■ Exercise
Lines before the one containing "if empty is" are excluded. Repeat that line and every line after it, exactly.

◆ ◆ ◆ ◆ ◆ ◆ ◆

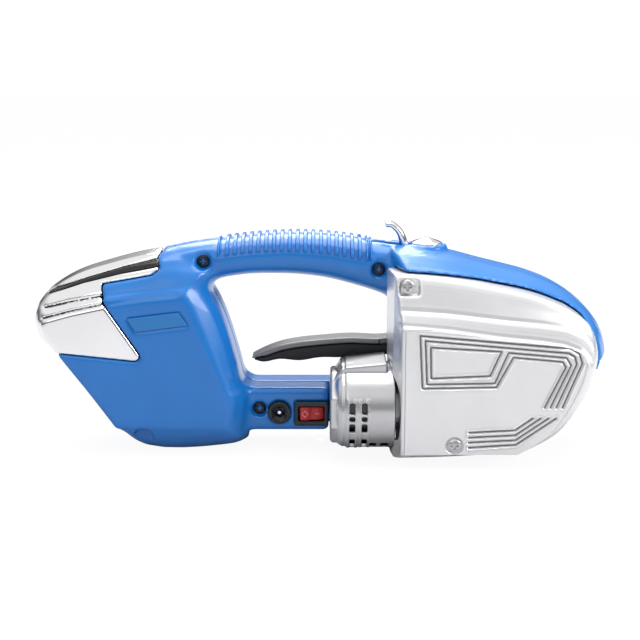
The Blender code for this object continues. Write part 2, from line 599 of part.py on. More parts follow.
# ---------------------------------------------------------------- frame
def frame_group():
    base = make("base_plate", [(x, y, z) for z in (0.0, BASE_TOP) for x, y in (
        (16.0, -14.0), (120.0, -14.0), (134.0, 4.0), (146.0, 20.0), (146.0, HALF_WIDTH), (24.0, HALF_WIDTH),
        (16.0, 52.0))], loft_faces(2, 7), "steel")
    smooth(base)
    box("gripper_plate", (92.0, 18.0, BASE_TOP + GAP), (113.0, 38.0, STRAP_TOP), "dark_steel")
    box("lower_weld_jaw", (122.5, 18.0, BASE_TOP + GAP), (141.5, 38.0, STRAP_TOP + 0.3), "dark_steel")

    outline = [(46.5, 5.3), (122.0, 5.3), (138.0, 24.0), (145.0, 40.0), (149.0, 60.0), (144.0, 80.0),
               (126.0, 96.0), (100.0, 104.0), (60.0, 104.0), (58.0, 110.5), (46.5, 110.5)]
    main = plate("main_frame", outline, MAIN_PLATE_Y, "cast_alloy")
    join(main, rod("bearing_tube", 9.0, (-38.0, -9.0), (ECCENTRIC_X, 0.0, ECCENTRIC_Z), "Y"))
    bores = ((ECCENTRIC_X, ECCENTRIC_Z, 4.4), (CROSS_X, CROSS_Z, 8.3), (LEVER_X, LEVER_Z, 3.3),
             (CRANK_X, CRANK_Z, 2.8), (COVER_SCREW_UP[0], COVER_SCREW_UP[1], 2.3))
    for x, z, radius in bores:
        cut(main, rod("bore", radius, (-45.0, 0.0), (x, 0.0, z), "Y"))

    outer = plate("outer_frame", [(66.0, 20.0), (74.0, 14.0), (142.0, 14.0), (146.0, 30.0), (146.0, 66.0),
                                  (66.0, 66.0)], OUTER_PLATE_Y, "cast_alloy")
    cut(outer, rod("window", 11.0, (40.0, 52.0), (WHEEL_X, 0.0, 40.0), "Y"))
    span = (MAIN_PLATE_Y[1] + GAP, OUTER_PLATE_Y[0] - GAP)
    for name, x, z in (("frame_spacer_rear", 72.0, 58.0), ("frame_spacer_front", 140.0, 61.0)):
        rod(name, 4.0, span, (x, 0.0, z), "Y", "steel", 14, (0.0, 0.0, 0.0))

    rod("lever_pin", 3.0, (MAIN_PLATE_Y[0], 9.0), (LEVER_X, 0.0, LEVER_Z), "Y", "steel", 16, (0.0, 0.0, 0.0))
    rod("crank_pin", 2.5, (MAIN_PLATE_Y[0], 27.0), (CRANK_X, 0.0, CRANK_Z), "Y", "steel", 14, (0.0, 0.0, 0.0))
    for name, low, high, reach in (("strap_guide_rear", 26.0, 42.0, 20.5), ("strap_guide_front", 142.2, 145.6, 37.3)):
        guide = box(name, (low, 39.0, BASE_TOP + GAP), (high, 43.0, 14.0), "steel")
        join(guide, box("lip", (low + 0.2, reach, 12.0), (high - 0.2, 42.0, 13.8)))

    tab = box("cover_bracket", (73.0, -54.0, 10.5), (83.0, -52.0, 20.0), "steel")
    join(tab, box("strip", (73.4, -53.0, 10.6), (82.6, -13.4, 12.2)))
    cut(tab, rod("hole", 2.3, (-60.0, -50.0), (COVER_SCREW_LOW[0], 0.0, COVER_SCREW_LOW[1]), "Y"))


# ---------------------------------------------------------------- levers
LEVER_TOP_LINE = ((-42.4, 54.9), (-38.0, 57.3), (-25.5, 62.4), (-13.0, 64.9), (-0.6, 66.2),
                  (18.0, 67.5), (38.0, 67.0), (46.0, 68.0))
GRIP_UNDER_LINE = ((-41.6, 53.6), (-36.8, 52.1), (-25.5, 53.7), (-13.1, 52.8), (-0.6, 54.7),
                   (11.9, 54.7), (24.0, 55.6), (37.0, 56.4))


def lift_lever_group():
    pivot = (LEVER_X, 0.0, LEVER_Z)
    strip = 3.4
    xs = np.linspace(LEVER_TOP_LINE[0][0], 46.0, 20)
    top = [(x, smooth_value(LEVER_TOP_LINE, x)) for x in xs]
    under = [(x, smooth_value(LEVER_TOP_LINE, x) - strip * min(1.0, 0.15 + (x - xs[0]) / 12.0))
             for x in xs[::-1]]
    lever = plate("lift_lever", top + under, (-8.5, 8.5), "cast_alloy", pivot)
    join(lever, rod("hub", 8.0, (-6.9, 6.9), pivot, "Y", "steel", 24, pivot),
         plate("nose", capsule((LEVER_X, LEVER_Z), (NOSE_X, NOSE_Z), 6.0, ROLLER_RADIUS), (-6.5, -0.5), "steel"))
    cut(lever, rod("bore", 3.3, (-12.0, 12.0), pivot, "Y"),
        box("relief", (36.0, -12.0, 40.0), (60.0, -7.2, 90.0)))
    smooth(lever)

    xs = np.linspace(-41.0, 37.0, 20)
    top = [(x, smooth_value(LEVER_TOP_LINE, x) - strip * min(1.0, 0.15 + (x + 42.4) / 12.0) - GAP) for x in xs]
    under = [(x, min(smooth_value(GRIP_UNDER_LINE, x), dict(top)[x] - 0.5)) for x in xs[::-1]]
    middle = plate("lift_lever_grip", top + under, (-9.0, 9.0), "black", pivot)
    smooth(middle)


def weld_lever_group():
    pivot = (WELD_LEVER_X, 0.0, WELD_LEVER_Z)
    spine = ((50.5, 114.0), (50.9, 121.0), (49.8, 128.0), (46.8, 133.6), (42.2, 137.2))
    rings = []
    for i, (x, z) in enumerate(spine):
        ahead = np.subtract(spine[min(i + 1, len(spine) - 1)], spine[max(i - 1, 0)])
        ahead = ahead / np.hypot(*ahead)
        half = 3.2 - 0.35 * i
        width = 4.0
        rings.append([(x - ahead[1] * half * a, width * b, z + ahead[0] * half * a)
                      for a, b in ((-1, -0.7), (-0.6, -1), (0.6, -1), (1, -0.7), (1, 0.7), (0.6, 1), (-0.6, 1),
                                   (-1, 0.7))])
    lever = loft("weld_lever", rings, "chrome", pivot)
    join(lever, rod("hub", 5.0, (-3.8, 3.8), pivot, "Y", "steel", 20, pivot),
         plate("arm", capsule((WELD_LEVER_X, WELD_LEVER_Z), (WELD_LEVER_X, WELD_LEVER_Z - WELD_ARM), 4.0, 2.5),
               (-2.9, 2.9), "steel"))
    cut(lever, rod("bore", 2.8, (-6.0, 6.0), pivot, "Y"))
    smooth(lever)
    rod("weld_lever_shaft", 2.5, (-13.0, 13.0), pivot, "Y", "steel", 16)

    box("press_link", (WELD_LEVER_X + 2.5 + 0.8, -3.0, LINK_BOTTOM), (CRANK_X - 2.5 - 0.9, 3.0, LINK_TOP), "steel")
    crank_pivot = (CRANK_X, 0.0, CRANK_Z)
    crank = rod("press_crank", 5.0, (-3.0, 26.0), crank_pivot, "Y", "steel", 20)
    join(crank,
         plate("arm", capsule((CRANK_X, CRANK_Z), (CRANK_X, CRANK_Z + CRANK_ARM), 4.4, 2.5), (-2.9, 2.9), "steel"),
         plate("toe", capsule((CRANK_X, CRANK_Z), (CRANK_X + 9.0, CRANK_Z - 2.0), 4.4, 2.5), (19.2, 25.8),
               "steel"))
    cut(crank, rod("bore", 2.8, (-6.0, 30.0), crank_pivot, "Y"))
    smooth(crank)

    head = box("press_head", (118.6, 19.0, 16.4), (122.2, 26.0, 81.0), "steel")
    join(head, box("beam", (119.0, 19.1, 16.5), (139.5, 25.9, 21.0)))
    box("cutter_blade", (116.6, 19.2, 10.4), (118.2, 25.8, 21.0), "dark_steel")


def weld_drive_group():
    centre = (ECCENTRIC_X, 0.0, ECCENTRIC_Z)
    shaft = rod("eccentric_shaft", 4.0, (-51.0, 38.0), centre, "Y", "steel", 18)
    join(shaft, rod("eccentric", ECCENTRIC_RADIUS, (28.0, 36.0),
                    (ECCENTRIC_X + ECCENTRIC_THROW, 0.0, ECCENTRIC_Z), "Y", "steel", 24))
    smooth(shaft)
    ring("eccentric_pulley", SMALL_PULLEY_RADIUS, 4.3, BELT_Y, centre, "Y", "cast_alloy", 24)
    cross = (CROSS_X, 0.0, CROSS_Z)
    ring("weld_pulley", WELD_PULLEY_RADIUS, CROSS_RADIUS + BORE_CLEARANCE, BELT_Y, cross, "Y", "cast_alloy", 32)

    inside, outside = 0.35, 0.35 + BELT_THICKNESS
    ends = (CROSS_X, CROSS_Z), (ECCENTRIC_X, ECCENTRIC_Z)
    radii = WELD_PULLEY_RADIUS, SMALL_PULLEY_RADIUS
    belt = plate("weld_belt", capsule(*ends, radii[0] + outside, radii[1] + outside, 14),
                 (BELT_Y[0] + 1.0, BELT_Y[1] - 1.0), "belt")
    cut(belt, plate("hollow", capsule(*ends, radii[0] + inside, radii[1] + inside, 14), BELT_Y, "belt"))

    jaw = box("upper_weld_jaw", (124.0, 19.0, 11.4), (140.0, 37.0, 15.6), "dark_steel",
              (ECCENTRIC_X, 28.0, 13.5))
    prong = ECCENTRIC_RADIUS + ECCENTRIC_THROW + JAW_TRAVEL + 0.7
    for sign in (-1.0, 1.0):
        xs = sorted((ECCENTRIC_X + sign * prong, ECCENTRIC_X + sign * (prong + 3.6)))
        join(jaw, box("prong", (xs[0], 28.5, 13.0), (xs[1], 35.5, 52.0)))
    join(jaw, box("yoke", (ECCENTRIC_X - prong - 3.5, 28.6, 13.1), (ECCENTRIC_X + prong + 3.5, 35.4, 19.0)))


# ---------------------------------------------------------------- controls, battery, fasteners
def controls():
    pivot = (BUTTON_X, 0.0, 120.0)
    turned("tension_button", [(-3.8, 2.5), (-0.5, 2.5), (-0.5, BUTTON_RADIUS), (5.6, BUTTON_RADIUS),
                              (5.9, 9.0), (8.3, 3.2), (8.9, 0.8)], pivot, "Z", "chrome", 16)
    coil("button_spring", 6.0, 0.55, (-7.0, -1.1), 3.5, pivot, "Z")
    board = box("button_board", (59.5, -7.6, 107.0), (75.0, 7.6, 108.6), "board")
    join(board, box("switch", (BUTTON_X - 3.0, -3.0, 108.0), (BUTTON_X + 3.0, 3.0, 112.8), "black"))

    bezel = box("switch_frame", (-16.2, -21.0, 15.0), (4.4, -19.3, 30.2), "black")
    join(bezel, box("body", (-14.8, -19.8, 16.6), (2.8, -8.0, 28.6)))
    cut(bezel, box("window", (-13.9, -30.0, 18.2), (2.1, -12.0, 27.0)))
    centre = (SWITCH_X, -18.2, SWITCH_Z)
    tilt = math.radians(10.0)
    shape = ((-7.2, -2.6), (0.0, -3.4), (7.2, -2.6), (6.2, 1.2), (0.0, 3.4), (-6.2, 1.2))
    rings = [[(centre[0] + x * math.cos(tilt) - y * math.sin(tilt),
               centre[1] + x * math.sin(tilt) + y * math.cos(tilt), z) for x, y in shape]
             for z in (18.5, 26.7)]
    loft("power_rocker", rings, "red", centre)

    centre = (JACK_X, 0.0, JACK_Z)
    jack = turned("charging_jack", [(-21.2, 3.1), (-21.2, 6.2), (-20.6, 7.0), (-19.3, 7.0), (-19.3, 5.6),
                                    (-9.0, 5.6), (-9.0, 0.0)], centre, "Y", "black", 16, (0.0, 0.0, 0.0))
    cut(jack, rod("socket", 3.1, (-22.0, -10.0), centre, "Y"))
    join(jack, rod("pin", 0.9, (-19.0, -9.5), centre, "Y", "bronze", 8))
    box("control_board", (-31.0, 8.0, 15.0), (40.0, 9.6, 34.0), "board")


def battery():
    pack = None
    for row in range(4):
        z = 22.0 + 18.5 * row
        end = -52.5 - 5.3 * row
        outline = arc((9.3, z), 9.35, -90.0, 90.0, 8) + arc((-9.3, z), 9.35, 90.0, 270.0, 8)
        rings = [[(x, y, h) for y, h in outline] for x in (end - 65.0, end)]
        cells = loft("battery_pack" if pack is None else "cells", rings, "wrap")
        if pack is None:
            pack = cells
        else:
            join(pack, cells)
    smooth(pack)
    corners = ((-115.6, 84.6), (-84.6, 88.4), (-79.6, 80.4), (-110.6, 76.4))
    plate("label_plate", corners, (-BOX_HALF_WIDTH - 0.9, -BOX_HALF_WIDTH - 0.3), "label")


def screw(name, position, head_y, head_radius, tip_y, shank=1.8, finish="dark_steel"):
    x, z = position
    turned(name, [(head_y, head_radius * 0.8), (head_y + 0.7, head_radius), (head_y + 2.2, head_radius),
                  (head_y + 2.2, shank), (tip_y, shank)], (x, 0.0, z), "Y", finish, 16, (0.0, 0.0, 0.0))


def fasteners():
    screw("handle_screw_rear", HANDLE_SCREWS[0], -16.5, 3.6, 9.0)
    screw("handle_screw_front", HANDLE_SCREWS[1], -16.5, 3.6, 9.0)
    screw("bar_screw", BAR_SCREW, -16.5, 3.6, 9.0)
    screw("cover_screw_upper", COVER_SCREW_UP, -49.1, 4.0, -9.0, 2.0, "chrome")
    screw("cover_screw_lower", COVER_SCREW_LOW, COVER_FACE_Y + 0.2, 4.0, -51.0, 2.0, "chrome")


def main():
    clear_scene()
    housing("housing_near", -1.0)
    housing("housing_far", 1.0)
    end_cap()
    drive_cover()
    motor_group()
    drive_train()
    swing_arm_group()
    frame_group()
    lift_lever_group()
    weld_lever_group()
    weld_drive_group()
    controls()
    battery()
    fasteners()


main()
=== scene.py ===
"""Battery strapping tool: its visible skins, finishes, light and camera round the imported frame.

Lengths in this file are millimetres unless a name ends in _m. +X runs from the battery end to
the nose, -Y is the side with the silver drive cover and +Z is up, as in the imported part.

Most skins are level surfaces. A shape is a signed distance field, sampled as whole arrays on a
Block of evenly spaced points: negative inside, positive outside. Shapes are joined, cut and
rounded by arithmetic on their fields, and Block.skin lays quads on the zero level.
"""
import logging
import math
from dataclasses import dataclass
from enum import Enum
from typing import ClassVar, Dict, Sequence, Tuple

import bpy
import numpy as np
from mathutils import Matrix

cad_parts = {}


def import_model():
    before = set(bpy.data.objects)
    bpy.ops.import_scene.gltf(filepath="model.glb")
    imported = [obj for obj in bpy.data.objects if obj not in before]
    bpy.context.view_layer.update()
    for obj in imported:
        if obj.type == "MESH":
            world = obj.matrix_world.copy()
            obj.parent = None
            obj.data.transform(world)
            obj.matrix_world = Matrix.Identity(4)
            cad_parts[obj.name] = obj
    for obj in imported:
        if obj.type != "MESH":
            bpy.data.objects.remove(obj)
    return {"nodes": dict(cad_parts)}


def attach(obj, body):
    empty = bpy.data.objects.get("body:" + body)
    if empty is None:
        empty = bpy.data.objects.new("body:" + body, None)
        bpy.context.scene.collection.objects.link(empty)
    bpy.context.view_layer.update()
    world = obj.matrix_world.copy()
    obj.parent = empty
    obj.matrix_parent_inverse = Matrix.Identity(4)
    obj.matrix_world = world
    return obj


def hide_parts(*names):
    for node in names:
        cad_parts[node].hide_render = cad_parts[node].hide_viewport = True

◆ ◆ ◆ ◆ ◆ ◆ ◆

■ Written response
    if empty is None:
        empty = bpy.data.objects.new("body:" + body, None)
        bpy.context.scene.collection.objects.link(empty)
    bpy.context.view_layer.update()
    world = obj.matrix_world.copy()
    obj.parent = empty
    obj.matrix_parent_inverse = Matrix.Identity(4)
    obj.matrix_world = world
    return obj


def hide_parts(*names):
    for node in names:
        cad_parts[node].hide_render = cad_parts[node].hide_viewport = True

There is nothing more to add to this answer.